■ **Task description**
Find the line containing "runs it along X" and copy it exactly, along with every line after it up to and including the line containing "obj.matrix_world = Matrix.Identity(4)". Copy nothing else.

* begin Supplied entries *

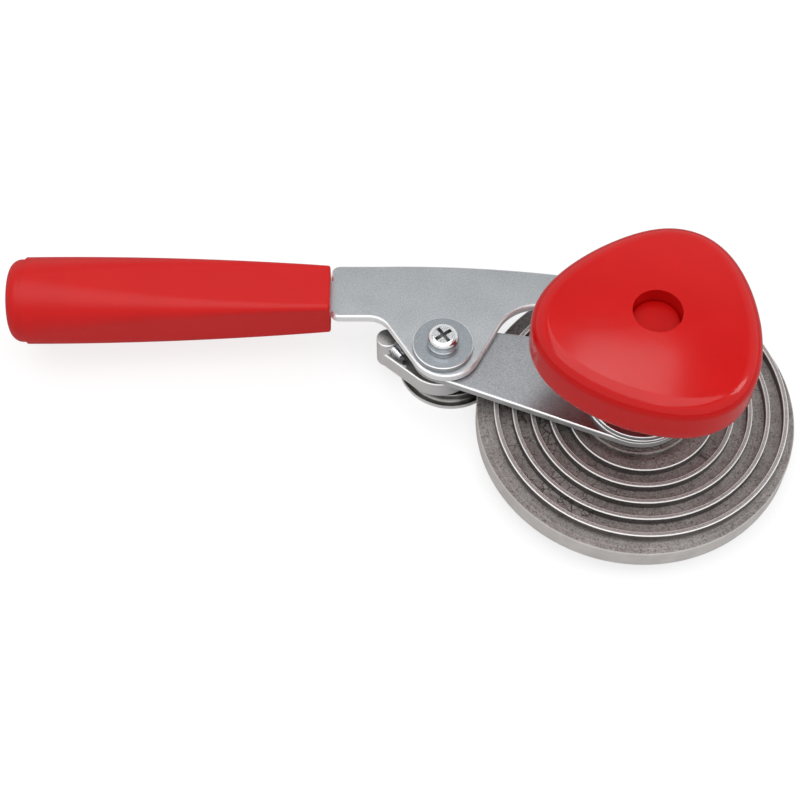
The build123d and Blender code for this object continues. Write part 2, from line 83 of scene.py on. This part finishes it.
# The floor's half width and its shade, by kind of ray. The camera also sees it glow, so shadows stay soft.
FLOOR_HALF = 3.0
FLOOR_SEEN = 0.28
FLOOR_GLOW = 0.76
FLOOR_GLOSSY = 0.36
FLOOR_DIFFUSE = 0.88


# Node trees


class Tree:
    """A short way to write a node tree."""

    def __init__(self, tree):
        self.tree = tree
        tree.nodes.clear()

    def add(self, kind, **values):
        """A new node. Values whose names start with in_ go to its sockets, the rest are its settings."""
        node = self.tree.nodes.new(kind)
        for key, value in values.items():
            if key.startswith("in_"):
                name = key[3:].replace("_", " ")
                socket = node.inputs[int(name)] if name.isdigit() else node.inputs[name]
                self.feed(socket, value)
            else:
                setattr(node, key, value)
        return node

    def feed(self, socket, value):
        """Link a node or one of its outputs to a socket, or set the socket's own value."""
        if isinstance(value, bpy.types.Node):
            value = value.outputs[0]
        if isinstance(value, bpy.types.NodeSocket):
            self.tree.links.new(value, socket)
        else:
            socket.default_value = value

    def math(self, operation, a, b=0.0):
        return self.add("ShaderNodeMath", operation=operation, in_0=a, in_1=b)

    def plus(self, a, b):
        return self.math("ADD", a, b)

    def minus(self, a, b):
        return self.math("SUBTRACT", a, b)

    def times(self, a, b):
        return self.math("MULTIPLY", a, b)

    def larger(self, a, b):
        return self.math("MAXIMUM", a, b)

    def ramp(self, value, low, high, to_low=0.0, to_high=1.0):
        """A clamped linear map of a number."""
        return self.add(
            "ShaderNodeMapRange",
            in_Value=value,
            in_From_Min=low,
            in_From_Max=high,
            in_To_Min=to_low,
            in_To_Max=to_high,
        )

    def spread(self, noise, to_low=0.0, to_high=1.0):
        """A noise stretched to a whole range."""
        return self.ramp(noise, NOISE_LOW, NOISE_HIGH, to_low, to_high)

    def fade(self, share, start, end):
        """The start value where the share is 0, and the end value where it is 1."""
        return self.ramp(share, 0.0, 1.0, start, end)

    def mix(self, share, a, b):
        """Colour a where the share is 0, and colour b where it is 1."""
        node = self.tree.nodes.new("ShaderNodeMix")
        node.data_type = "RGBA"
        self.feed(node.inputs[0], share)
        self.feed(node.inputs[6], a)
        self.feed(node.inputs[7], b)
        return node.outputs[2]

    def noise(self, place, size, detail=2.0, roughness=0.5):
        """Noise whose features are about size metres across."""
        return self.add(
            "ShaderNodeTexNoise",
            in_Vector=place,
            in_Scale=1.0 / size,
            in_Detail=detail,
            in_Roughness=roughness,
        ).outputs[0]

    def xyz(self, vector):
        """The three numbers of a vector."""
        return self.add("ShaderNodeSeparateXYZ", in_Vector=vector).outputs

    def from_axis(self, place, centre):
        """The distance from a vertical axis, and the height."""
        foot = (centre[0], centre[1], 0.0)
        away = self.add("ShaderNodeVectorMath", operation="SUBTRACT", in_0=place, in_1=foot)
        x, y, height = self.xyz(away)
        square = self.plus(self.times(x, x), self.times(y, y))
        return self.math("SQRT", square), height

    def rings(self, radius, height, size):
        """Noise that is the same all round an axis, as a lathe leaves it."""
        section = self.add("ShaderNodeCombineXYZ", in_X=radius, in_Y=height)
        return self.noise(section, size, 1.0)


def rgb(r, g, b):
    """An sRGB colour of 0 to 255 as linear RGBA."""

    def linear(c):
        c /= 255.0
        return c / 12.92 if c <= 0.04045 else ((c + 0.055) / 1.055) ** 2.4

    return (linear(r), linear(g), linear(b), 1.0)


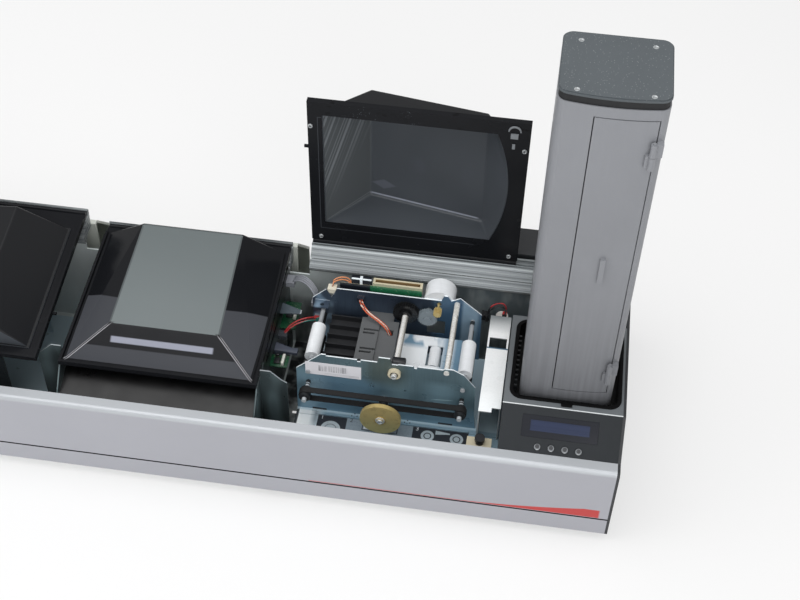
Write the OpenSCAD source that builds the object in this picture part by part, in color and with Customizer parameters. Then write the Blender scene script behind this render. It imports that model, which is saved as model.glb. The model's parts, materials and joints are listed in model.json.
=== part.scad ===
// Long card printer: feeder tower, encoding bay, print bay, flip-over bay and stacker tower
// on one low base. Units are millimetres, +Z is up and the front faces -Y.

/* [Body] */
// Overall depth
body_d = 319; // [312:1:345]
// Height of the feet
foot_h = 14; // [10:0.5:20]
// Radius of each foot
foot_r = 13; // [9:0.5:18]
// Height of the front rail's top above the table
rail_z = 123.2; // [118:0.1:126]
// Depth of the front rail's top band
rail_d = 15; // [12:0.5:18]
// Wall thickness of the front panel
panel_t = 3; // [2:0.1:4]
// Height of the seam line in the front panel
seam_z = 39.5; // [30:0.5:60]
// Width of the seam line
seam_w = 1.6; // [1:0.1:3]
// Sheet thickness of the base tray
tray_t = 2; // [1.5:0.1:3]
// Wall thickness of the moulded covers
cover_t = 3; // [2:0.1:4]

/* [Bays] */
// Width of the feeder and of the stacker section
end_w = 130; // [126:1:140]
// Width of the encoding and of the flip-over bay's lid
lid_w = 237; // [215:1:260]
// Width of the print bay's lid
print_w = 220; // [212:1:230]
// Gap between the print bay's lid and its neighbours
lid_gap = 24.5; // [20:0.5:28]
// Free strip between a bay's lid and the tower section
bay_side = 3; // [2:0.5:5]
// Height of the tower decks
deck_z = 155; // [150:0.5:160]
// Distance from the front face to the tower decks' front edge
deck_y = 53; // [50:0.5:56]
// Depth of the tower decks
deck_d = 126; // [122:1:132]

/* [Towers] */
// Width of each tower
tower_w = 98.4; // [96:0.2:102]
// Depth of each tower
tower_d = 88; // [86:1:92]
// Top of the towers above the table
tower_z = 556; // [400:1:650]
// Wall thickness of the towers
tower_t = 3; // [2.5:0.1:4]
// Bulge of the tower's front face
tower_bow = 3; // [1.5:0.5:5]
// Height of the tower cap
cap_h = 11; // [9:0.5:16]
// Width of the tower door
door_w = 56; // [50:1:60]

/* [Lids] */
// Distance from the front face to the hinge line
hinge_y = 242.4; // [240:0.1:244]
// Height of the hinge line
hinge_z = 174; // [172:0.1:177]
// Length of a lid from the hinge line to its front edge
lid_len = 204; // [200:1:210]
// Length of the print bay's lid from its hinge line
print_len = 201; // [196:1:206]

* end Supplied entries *
* begin Supplied entries *

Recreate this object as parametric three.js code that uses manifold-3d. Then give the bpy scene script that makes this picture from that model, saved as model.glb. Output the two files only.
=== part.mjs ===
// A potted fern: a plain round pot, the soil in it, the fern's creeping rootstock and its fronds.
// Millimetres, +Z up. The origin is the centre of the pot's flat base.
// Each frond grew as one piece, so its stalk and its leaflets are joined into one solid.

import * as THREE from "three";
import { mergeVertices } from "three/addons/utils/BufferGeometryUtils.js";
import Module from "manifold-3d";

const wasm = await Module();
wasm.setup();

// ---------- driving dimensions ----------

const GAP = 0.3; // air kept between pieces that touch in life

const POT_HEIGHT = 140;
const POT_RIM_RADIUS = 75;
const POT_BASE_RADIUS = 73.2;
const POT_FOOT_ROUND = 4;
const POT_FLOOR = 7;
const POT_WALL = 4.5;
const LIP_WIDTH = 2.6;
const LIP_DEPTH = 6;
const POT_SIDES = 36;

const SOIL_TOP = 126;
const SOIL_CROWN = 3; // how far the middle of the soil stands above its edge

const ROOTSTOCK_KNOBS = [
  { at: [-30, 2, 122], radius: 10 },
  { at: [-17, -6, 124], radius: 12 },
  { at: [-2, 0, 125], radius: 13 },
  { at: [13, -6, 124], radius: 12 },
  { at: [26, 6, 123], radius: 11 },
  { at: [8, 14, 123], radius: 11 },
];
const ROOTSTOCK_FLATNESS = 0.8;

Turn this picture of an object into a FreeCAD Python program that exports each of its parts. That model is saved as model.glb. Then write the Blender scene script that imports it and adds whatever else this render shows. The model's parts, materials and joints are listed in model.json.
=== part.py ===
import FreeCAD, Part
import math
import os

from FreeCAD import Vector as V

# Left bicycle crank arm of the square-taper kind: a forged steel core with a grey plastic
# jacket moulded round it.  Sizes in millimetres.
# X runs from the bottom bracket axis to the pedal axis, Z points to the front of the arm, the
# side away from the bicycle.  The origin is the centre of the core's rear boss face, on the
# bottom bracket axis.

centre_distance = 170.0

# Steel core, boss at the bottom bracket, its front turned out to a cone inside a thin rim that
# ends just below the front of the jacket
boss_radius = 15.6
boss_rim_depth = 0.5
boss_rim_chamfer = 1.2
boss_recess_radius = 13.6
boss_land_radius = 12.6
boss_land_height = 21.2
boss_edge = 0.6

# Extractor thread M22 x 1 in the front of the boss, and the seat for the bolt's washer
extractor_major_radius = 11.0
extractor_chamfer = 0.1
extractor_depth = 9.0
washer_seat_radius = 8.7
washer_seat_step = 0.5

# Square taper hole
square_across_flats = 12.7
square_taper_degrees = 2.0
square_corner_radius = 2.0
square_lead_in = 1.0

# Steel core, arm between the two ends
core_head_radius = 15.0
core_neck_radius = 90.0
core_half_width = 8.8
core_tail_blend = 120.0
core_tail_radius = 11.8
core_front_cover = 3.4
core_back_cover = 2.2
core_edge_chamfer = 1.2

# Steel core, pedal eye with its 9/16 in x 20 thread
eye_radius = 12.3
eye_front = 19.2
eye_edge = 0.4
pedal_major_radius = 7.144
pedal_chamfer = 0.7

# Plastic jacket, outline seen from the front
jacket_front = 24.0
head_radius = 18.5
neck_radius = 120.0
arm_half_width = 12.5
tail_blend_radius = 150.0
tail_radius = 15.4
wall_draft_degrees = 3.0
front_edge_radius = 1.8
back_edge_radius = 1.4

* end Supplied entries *
* begin Supplied entries *

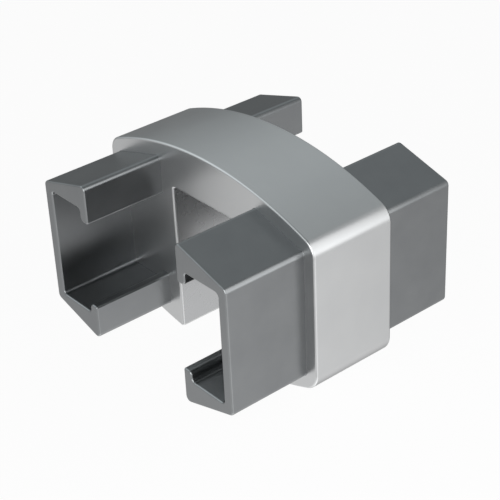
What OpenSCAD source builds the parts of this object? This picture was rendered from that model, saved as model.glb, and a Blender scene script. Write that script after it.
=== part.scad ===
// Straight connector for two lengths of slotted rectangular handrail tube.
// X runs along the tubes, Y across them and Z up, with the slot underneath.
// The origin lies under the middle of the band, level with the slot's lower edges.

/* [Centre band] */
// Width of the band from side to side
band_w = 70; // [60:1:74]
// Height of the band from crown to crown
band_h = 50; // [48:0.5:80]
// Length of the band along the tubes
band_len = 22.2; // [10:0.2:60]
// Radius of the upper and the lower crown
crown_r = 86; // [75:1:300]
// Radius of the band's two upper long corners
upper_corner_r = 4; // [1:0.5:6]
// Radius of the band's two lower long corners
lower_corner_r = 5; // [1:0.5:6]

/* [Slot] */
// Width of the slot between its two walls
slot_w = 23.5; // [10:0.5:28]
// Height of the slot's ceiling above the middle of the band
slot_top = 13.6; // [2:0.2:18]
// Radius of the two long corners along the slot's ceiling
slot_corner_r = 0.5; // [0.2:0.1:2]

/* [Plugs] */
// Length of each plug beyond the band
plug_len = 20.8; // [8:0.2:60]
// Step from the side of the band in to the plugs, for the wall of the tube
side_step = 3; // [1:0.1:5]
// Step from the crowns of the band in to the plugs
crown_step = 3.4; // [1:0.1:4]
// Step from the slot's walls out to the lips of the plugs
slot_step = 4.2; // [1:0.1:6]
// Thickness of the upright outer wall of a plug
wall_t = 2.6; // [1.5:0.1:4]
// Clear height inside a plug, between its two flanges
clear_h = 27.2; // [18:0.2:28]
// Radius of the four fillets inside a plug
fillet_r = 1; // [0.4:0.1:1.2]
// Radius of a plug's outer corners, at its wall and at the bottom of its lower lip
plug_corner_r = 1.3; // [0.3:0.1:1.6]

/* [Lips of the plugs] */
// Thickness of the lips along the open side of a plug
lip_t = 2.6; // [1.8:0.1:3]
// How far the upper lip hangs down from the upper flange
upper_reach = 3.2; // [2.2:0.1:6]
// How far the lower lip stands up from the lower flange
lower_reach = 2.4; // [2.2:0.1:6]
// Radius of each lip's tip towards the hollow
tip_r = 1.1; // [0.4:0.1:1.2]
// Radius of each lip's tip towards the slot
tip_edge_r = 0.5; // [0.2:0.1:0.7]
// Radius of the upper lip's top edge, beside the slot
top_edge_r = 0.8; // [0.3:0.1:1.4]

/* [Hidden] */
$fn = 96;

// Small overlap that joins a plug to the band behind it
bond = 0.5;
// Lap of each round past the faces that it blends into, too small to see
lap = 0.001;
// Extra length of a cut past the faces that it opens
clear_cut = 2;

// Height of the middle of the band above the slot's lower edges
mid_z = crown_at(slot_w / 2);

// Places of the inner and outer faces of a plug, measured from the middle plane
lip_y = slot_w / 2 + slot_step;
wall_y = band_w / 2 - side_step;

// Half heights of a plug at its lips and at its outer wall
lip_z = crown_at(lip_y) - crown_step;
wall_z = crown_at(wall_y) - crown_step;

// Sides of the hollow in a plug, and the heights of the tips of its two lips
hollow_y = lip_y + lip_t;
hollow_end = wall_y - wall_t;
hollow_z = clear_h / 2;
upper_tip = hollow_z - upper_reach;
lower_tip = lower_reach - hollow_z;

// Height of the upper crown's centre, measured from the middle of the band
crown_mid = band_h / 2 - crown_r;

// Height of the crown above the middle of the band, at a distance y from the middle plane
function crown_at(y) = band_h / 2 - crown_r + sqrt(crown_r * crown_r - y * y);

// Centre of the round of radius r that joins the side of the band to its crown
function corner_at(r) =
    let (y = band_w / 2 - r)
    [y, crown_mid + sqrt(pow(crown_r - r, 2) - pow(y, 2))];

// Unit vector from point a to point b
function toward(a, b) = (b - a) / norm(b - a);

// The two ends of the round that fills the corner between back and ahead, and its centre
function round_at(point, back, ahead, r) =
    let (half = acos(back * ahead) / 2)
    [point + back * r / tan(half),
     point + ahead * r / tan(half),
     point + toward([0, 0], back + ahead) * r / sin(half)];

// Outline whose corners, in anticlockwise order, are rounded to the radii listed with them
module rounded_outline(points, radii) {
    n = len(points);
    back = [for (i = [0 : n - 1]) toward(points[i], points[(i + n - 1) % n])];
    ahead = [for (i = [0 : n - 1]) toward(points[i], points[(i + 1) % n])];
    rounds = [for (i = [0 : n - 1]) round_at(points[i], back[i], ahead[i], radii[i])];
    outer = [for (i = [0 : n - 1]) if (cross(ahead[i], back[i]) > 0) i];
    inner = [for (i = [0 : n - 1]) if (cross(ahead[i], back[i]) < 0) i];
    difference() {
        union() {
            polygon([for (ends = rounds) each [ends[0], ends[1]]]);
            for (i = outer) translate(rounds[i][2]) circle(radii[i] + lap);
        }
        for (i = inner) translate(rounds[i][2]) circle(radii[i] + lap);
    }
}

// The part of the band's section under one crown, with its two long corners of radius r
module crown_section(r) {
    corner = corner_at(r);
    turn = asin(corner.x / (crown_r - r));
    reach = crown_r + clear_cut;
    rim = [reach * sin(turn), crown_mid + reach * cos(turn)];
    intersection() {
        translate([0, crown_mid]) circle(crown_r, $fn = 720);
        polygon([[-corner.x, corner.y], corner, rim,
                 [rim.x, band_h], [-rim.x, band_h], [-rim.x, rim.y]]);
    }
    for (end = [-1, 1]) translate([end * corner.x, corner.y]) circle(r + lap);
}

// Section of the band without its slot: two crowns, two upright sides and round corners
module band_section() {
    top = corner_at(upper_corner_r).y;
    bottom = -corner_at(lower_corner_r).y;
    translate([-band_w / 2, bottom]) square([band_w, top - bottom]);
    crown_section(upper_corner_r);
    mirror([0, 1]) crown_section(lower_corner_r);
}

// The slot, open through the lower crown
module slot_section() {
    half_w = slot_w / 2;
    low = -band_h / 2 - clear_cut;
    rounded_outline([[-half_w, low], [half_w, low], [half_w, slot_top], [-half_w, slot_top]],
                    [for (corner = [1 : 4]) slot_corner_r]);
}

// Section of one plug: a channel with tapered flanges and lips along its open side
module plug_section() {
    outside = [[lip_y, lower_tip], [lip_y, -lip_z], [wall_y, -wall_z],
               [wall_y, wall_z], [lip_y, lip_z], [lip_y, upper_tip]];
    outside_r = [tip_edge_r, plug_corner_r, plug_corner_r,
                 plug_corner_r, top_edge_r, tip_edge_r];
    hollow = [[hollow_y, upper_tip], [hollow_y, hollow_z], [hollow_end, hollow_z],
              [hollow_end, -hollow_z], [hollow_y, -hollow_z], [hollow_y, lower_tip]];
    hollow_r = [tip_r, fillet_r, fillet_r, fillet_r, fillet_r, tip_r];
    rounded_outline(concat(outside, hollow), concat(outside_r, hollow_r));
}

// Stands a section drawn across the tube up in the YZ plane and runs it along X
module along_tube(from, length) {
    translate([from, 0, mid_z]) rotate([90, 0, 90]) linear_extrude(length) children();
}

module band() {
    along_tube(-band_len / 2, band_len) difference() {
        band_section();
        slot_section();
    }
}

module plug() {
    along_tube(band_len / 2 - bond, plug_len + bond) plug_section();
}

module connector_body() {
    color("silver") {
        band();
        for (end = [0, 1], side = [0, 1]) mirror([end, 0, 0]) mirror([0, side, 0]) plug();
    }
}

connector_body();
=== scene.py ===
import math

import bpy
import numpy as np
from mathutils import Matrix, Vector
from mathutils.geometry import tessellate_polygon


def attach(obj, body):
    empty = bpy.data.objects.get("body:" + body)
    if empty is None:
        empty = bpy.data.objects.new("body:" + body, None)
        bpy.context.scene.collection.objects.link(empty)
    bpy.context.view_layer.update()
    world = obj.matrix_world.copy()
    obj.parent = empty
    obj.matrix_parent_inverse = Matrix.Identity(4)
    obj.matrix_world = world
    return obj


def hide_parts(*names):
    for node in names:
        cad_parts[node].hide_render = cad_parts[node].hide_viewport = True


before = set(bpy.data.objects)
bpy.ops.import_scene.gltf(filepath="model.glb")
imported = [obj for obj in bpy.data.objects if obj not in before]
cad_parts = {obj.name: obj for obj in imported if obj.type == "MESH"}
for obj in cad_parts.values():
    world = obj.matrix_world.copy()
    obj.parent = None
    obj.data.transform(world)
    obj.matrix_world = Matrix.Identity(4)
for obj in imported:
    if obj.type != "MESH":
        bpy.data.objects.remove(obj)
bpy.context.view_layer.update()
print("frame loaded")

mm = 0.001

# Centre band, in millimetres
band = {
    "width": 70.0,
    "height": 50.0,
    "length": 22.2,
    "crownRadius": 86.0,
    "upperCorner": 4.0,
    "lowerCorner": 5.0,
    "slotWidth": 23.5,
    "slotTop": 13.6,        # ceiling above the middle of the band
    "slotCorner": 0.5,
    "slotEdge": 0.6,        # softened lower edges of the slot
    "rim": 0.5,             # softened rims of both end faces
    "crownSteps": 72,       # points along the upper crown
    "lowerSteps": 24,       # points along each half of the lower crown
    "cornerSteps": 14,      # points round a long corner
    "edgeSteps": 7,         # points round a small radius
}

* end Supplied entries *

■ **Response for this exercise**
// Stands a section drawn across the tube up in the YZ plane and runs it along X
module along_tube(from, length) {
    translate([from, 0, mid_z]) rotate([90, 0, 90]) linear_extrude(length) children();
}

module band() {
    along_tube(-band_len / 2, band_len) difference() {
        band_section();
        slot_section();
    }
}

module plug() {
    along_tube(band_len / 2 - bond, plug_len + bond) plug_section();
}

module connector_body() {
    color("silver") {
        band();
        for (end = [0, 1], side = [0, 1]) mirror([end, 0, 0]) mirror([0, side, 0]) plug();
    }
}

connector_body();
=== scene.py ===
import math

import bpy
import numpy as np
from mathutils import Matrix, Vector
from mathutils.geometry import tessellate_polygon


def attach(obj, body):
    empty = bpy.data.objects.get("body:" + body)
    if empty is None:
        empty = bpy.data.objects.new("body:" + body, None)
        bpy.context.scene.collection.objects.link(empty)
    bpy.context.view_layer.update()
    world = obj.matrix_world.copy()
    obj.parent = empty
    obj.matrix_parent_inverse = Matrix.Identity(4)
    obj.matrix_world = world
    return obj


def hide_parts(*names):
    for node in names:
        cad_parts[node].hide_render = cad_parts[node].hide_viewport = True


before = set(bpy.data.objects)
bpy.ops.import_scene.gltf(filepath="model.glb")
imported = [obj for obj in bpy.data.objects if obj not in before]
cad_parts = {obj.name: obj for obj in imported if obj.type == "MESH"}
for obj in cad_parts.values():
    world = obj.matrix_world.copy()
    obj.parent = None
    obj.data.transform(world)
    obj.matrix_world = Matrix.Identity(4)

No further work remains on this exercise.